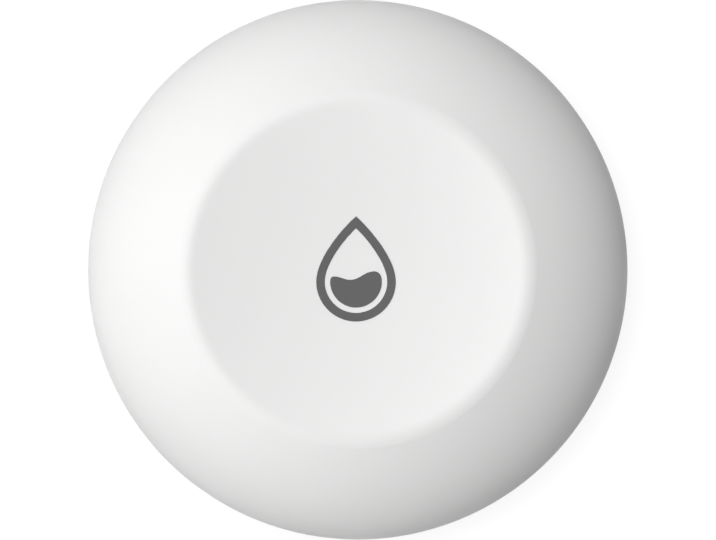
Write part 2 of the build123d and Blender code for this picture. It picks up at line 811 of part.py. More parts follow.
keep("status_led", chip(led_size, led_size, led_height, guide_place_share, guide_angle))
keep("radio_chip", chip(radio_size, radio_size, radio_height, radio_place_share, radio_angle))
keep("chip_antenna", chip(antenna_length, antenna_width, antenna_height, antenna_place_share, antenna_angle))
keep("crystal", chip(crystal_length, crystal_width, crystal_height, crystal_place_share, crystal_angle))
keep("regulator", chip(regulator_length, regulator_width, regulator_height, regulator_place_share,
                       regulator_angle))
keep("capacitors", chip_group(capacitor_length, capacitor_width, capacitor_height, small_part_share,
                              capacitor_angles))
keep("resistors", chip_group(capacitor_length, capacitor_width, resistor_height, small_part_share,
                             resistor_angles))

keep("sensing_chip", chip(sensing_length, sensing_width, sensing_height, sensing_place_share, sensing_angle))

with BuildPart() as sensing_chip_leads:
    with BuildSketch(Plane.XY.offset(board_top_z)):
        with Locations(Location(polar(sensing_place_share * board_radius, sensing_angle), sensing_angle)):
            with GridLocations(sensing_width + sensing_lead_length, sensing_lead_pitch, 2, sensing_lead_rows):
                Rectangle(sensing_lead_length, sensing_lead_width)
    extrude(amount=sensing_lead_height)
keep("sensing_chip_leads", sensing_chip_leads)

with BuildPart() as light_guide:
    with BuildSketch(Plane.XY.offset(board_top_z + led_height + guide_led_gap)):
        with Locations((guide_x, guide_y)):
            Circle(guide_radius)
    extrude(amount=guide_top_z - 2 * contact_gap - board_top_z - led_height - guide_led_gap)
keep("light_guide", light_guide)
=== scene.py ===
import bpy
import math
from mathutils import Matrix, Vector


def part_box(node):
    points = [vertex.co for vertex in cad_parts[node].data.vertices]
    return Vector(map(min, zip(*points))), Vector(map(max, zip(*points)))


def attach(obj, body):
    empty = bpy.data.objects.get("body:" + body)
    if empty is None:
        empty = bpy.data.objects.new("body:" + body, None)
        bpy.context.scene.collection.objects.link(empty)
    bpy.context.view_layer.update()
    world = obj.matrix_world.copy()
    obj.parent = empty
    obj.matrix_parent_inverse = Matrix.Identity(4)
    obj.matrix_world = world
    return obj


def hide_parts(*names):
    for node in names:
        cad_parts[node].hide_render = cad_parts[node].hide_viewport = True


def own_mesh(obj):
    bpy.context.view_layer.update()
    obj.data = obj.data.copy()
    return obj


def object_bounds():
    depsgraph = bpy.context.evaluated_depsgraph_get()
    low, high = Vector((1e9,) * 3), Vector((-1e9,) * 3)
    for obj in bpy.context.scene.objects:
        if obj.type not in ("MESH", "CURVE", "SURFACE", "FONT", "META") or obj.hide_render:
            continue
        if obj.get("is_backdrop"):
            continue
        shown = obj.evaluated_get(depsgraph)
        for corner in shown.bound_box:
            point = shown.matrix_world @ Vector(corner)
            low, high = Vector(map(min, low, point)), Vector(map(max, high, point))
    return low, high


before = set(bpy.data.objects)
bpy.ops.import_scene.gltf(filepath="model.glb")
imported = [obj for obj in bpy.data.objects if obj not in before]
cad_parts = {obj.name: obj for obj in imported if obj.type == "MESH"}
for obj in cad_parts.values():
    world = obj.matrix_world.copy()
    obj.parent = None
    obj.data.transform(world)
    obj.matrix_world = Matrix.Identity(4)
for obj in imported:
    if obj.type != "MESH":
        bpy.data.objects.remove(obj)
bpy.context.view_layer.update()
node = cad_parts
print("frame loaded:", len(node), "nodes")


# nothing stays selected between two steps
def selectNone():
    if bpy.context.object and bpy.context.object.mode != "OBJECT":
        bpy.ops.object.mode_set(mode="OBJECT")
    bpy.ops.object.select_all(action="DESELECT")


def wear(piece, finish):
    piece.data.materials.clear()
    piece.data.materials.append(finish)


# the shared start of each finish: object coordinates, moved to the middle of the piece
def startFinish(name, centre=(0, 0, 0), turn=0.0):
    finish = bpy.data.materials.new(name)
    finish.use_nodes = True
    tree = finish.node_tree
    shader = tree.nodes["Principled BSDF"]
    place = tree.nodes.new("ShaderNodeTexCoord")
    mapping = tree.nodes.new("ShaderNodeMapping")
    mapping.vector_type = "TEXTURE"      # location and turn are those of the pattern itself
    mapping.inputs["Location"].default_value = centre
    mapping.inputs["Rotation"].default_value = (0, 0, math.radians(turn))
    tree.links.new(place.outputs["Object"], mapping.inputs["Vector"])
    return finish, tree, shader, mapping.outputs["Vector"]


def noise(tree, spot, size, detail=3.0, stretch=None):
    texture = tree.nodes.new("ShaderNodeTexNoise")
    texture.inputs["Scale"].default_value = 1 / size
    texture.inputs["Detail"].default_value = detail
    if stretch:
        squeeze = tree.nodes.new("ShaderNodeMapping")
        squeeze.inputs["Scale"].default_value = stretch
        tree.links.new(spot, squeeze.inputs["Vector"])
        spot = squeeze.outputs["Vector"]
    tree.links.new(spot, texture.inputs["Vector"])
    return texture.outputs["Fac"]


noiseRange = (0.3, 0.7)        # nearly all of a noise lies between these two


def spread(tree, fac, low, high, out):
    ramp = tree.nodes.new("ShaderNodeMapRange")
    ramp.inputs["From Min"].default_value, ramp.inputs["From Max"].default_value = noiseRange
    ramp.inputs["To Min"].default_value = low
    ramp.inputs["To Max"].default_value = high
    tree.links.new(fac, ramp.inputs["Value"])
    tree.links.new(ramp.outputs["Result"], out)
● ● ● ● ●
> **Task prompt**
Exactly and only the lines from the line with "extrude(amount=sensing_lead_height)" to the line with "cad_parts[node].hide_render = cad_parts[node].hide_viewport", both included, are to be printed.

> **Solved exercise**
    extrude(amount=sensing_lead_height)
keep("sensing_chip_leads", sensing_chip_leads)

with BuildPart() as light_guide:
    with BuildSketch(Plane.XY.offset(board_top_z + led_height + guide_led_gap)):
        with Locations((guide_x, guide_y)):
            Circle(guide_radius)
    extrude(amount=guide_top_z - 2 * contact_gap - board_top_z - led_height - guide_led_gap)
keep("light_guide", light_guide)
=== scene.py ===
import bpy
import math
from mathutils import Matrix, Vector


def part_box(node):
    points = [vertex.co for vertex in cad_parts[node].data.vertices]
    return Vector(map(min, zip(*points))), Vector(map(max, zip(*points)))


def attach(obj, body):
    empty = bpy.data.objects.get("body:" + body)
    if empty is None:
        empty = bpy.data.objects.new("body:" + body, None)
        bpy.context.scene.collection.objects.link(empty)
    bpy.context.view_layer.update()
    world = obj.matrix_world.copy()
    obj.parent = empty
    obj.matrix_parent_inverse = Matrix.Identity(4)
    obj.matrix_world = world
    return obj


def hide_parts(*names):
    for node in names:
        cad_parts[node].hide_render = cad_parts[node].hide_viewport = True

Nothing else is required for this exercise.